Exercise prompt » Begin with the line that contains "cream = (0.78, 0.77, 0.72)", end with the line that contains "imported = [obj", and extract exactly that stretch of lines.

· · · · ·

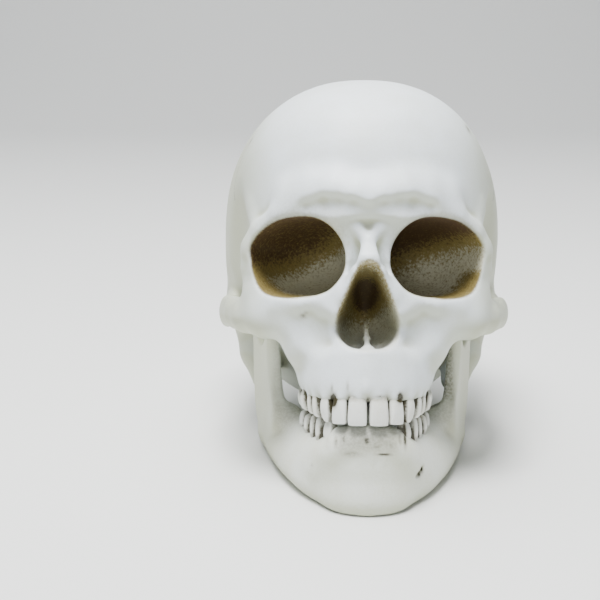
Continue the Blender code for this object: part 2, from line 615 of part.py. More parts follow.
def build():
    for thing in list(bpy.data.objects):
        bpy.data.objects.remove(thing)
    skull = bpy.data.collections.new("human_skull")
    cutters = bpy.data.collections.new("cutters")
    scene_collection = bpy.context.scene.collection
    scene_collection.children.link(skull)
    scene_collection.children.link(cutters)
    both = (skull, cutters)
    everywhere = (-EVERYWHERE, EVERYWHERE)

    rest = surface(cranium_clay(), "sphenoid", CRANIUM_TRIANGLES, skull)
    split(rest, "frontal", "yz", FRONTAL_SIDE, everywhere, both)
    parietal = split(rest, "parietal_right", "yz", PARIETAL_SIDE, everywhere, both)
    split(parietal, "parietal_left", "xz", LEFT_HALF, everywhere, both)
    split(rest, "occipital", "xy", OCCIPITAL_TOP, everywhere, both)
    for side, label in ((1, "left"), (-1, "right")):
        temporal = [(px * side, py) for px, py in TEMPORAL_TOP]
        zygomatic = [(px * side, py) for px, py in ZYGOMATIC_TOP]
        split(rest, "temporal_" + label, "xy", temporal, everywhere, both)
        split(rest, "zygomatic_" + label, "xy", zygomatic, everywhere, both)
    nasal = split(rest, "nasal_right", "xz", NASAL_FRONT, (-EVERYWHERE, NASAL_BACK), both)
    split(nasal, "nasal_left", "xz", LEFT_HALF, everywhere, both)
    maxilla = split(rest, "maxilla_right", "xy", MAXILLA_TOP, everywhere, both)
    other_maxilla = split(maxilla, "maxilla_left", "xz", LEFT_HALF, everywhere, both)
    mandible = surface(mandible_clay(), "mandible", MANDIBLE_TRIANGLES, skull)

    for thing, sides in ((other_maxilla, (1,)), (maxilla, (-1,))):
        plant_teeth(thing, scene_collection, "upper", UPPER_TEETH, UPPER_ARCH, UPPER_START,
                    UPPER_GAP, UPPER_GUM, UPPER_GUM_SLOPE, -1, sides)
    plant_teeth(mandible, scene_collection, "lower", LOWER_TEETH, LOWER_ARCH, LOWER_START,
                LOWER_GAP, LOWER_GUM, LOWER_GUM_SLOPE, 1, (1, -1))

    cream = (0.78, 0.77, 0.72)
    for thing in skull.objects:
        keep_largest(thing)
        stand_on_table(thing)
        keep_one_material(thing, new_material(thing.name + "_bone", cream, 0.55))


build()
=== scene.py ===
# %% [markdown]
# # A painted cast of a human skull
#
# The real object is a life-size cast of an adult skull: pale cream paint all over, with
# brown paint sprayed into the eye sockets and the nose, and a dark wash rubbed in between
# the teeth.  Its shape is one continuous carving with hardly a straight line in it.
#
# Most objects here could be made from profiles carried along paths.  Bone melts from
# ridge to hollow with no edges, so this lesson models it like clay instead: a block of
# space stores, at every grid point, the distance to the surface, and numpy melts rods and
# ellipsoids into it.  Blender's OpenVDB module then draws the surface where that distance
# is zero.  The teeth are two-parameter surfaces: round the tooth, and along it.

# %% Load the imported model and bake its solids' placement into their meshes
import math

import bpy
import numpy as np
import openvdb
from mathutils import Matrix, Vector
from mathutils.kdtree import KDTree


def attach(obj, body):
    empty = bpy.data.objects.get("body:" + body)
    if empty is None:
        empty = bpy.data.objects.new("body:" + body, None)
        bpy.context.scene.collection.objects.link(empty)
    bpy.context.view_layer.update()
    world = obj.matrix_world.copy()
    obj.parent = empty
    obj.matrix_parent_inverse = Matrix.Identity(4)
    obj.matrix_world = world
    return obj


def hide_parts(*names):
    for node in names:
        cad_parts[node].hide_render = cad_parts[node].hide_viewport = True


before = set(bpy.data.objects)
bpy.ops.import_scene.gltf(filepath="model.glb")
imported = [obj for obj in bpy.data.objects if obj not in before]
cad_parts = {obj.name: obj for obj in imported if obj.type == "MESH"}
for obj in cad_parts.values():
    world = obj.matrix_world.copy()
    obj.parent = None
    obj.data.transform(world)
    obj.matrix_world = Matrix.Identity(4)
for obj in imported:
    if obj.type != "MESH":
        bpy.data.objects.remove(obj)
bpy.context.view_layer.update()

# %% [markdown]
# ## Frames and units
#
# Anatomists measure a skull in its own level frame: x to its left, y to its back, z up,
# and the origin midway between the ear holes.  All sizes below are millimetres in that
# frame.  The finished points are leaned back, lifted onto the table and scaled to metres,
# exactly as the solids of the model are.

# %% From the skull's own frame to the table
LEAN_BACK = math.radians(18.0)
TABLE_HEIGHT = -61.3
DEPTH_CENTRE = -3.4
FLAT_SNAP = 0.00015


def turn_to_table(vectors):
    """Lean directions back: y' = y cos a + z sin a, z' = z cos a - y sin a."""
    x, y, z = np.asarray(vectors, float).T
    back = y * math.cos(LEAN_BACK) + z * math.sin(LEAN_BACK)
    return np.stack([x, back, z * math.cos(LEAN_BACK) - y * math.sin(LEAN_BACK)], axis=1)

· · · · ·

Reply to the exercise »
    cream = (0.78, 0.77, 0.72)
    for thing in skull.objects:
        keep_largest(thing)
        stand_on_table(thing)
        keep_one_material(thing, new_material(thing.name + "_bone", cream, 0.55))


build()
=== scene.py ===
# %% [markdown]
# # A painted cast of a human skull
#
# The real object is a life-size cast of an adult skull: pale cream paint all over, with
# brown paint sprayed into the eye sockets and the nose, and a dark wash rubbed in between
# the teeth.  Its shape is one continuous carving with hardly a straight line in it.
#
# Most objects here could be made from profiles carried along paths.  Bone melts from
# ridge to hollow with no edges, so this lesson models it like clay instead: a block of
# space stores, at every grid point, the distance to the surface, and numpy melts rods and
# ellipsoids into it.  Blender's OpenVDB module then draws the surface where that distance
# is zero.  The teeth are two-parameter surfaces: round the tooth, and along it.

# %% Load the imported model and bake its solids' placement into their meshes
import math

import bpy
import numpy as np
import openvdb
from mathutils import Matrix, Vector
from mathutils.kdtree import KDTree


def attach(obj, body):
    empty = bpy.data.objects.get("body:" + body)
    if empty is None:
        empty = bpy.data.objects.new("body:" + body, None)
        bpy.context.scene.collection.objects.link(empty)
    bpy.context.view_layer.update()
    world = obj.matrix_world.copy()
    obj.parent = empty
    obj.matrix_parent_inverse = Matrix.Identity(4)
    obj.matrix_world = world
    return obj


def hide_parts(*names):
    for node in names:
        cad_parts[node].hide_render = cad_parts[node].hide_viewport = True


before = set(bpy.data.objects)
bpy.ops.import_scene.gltf(filepath="model.glb")
imported = [obj for obj in bpy.data.objects if obj not in before]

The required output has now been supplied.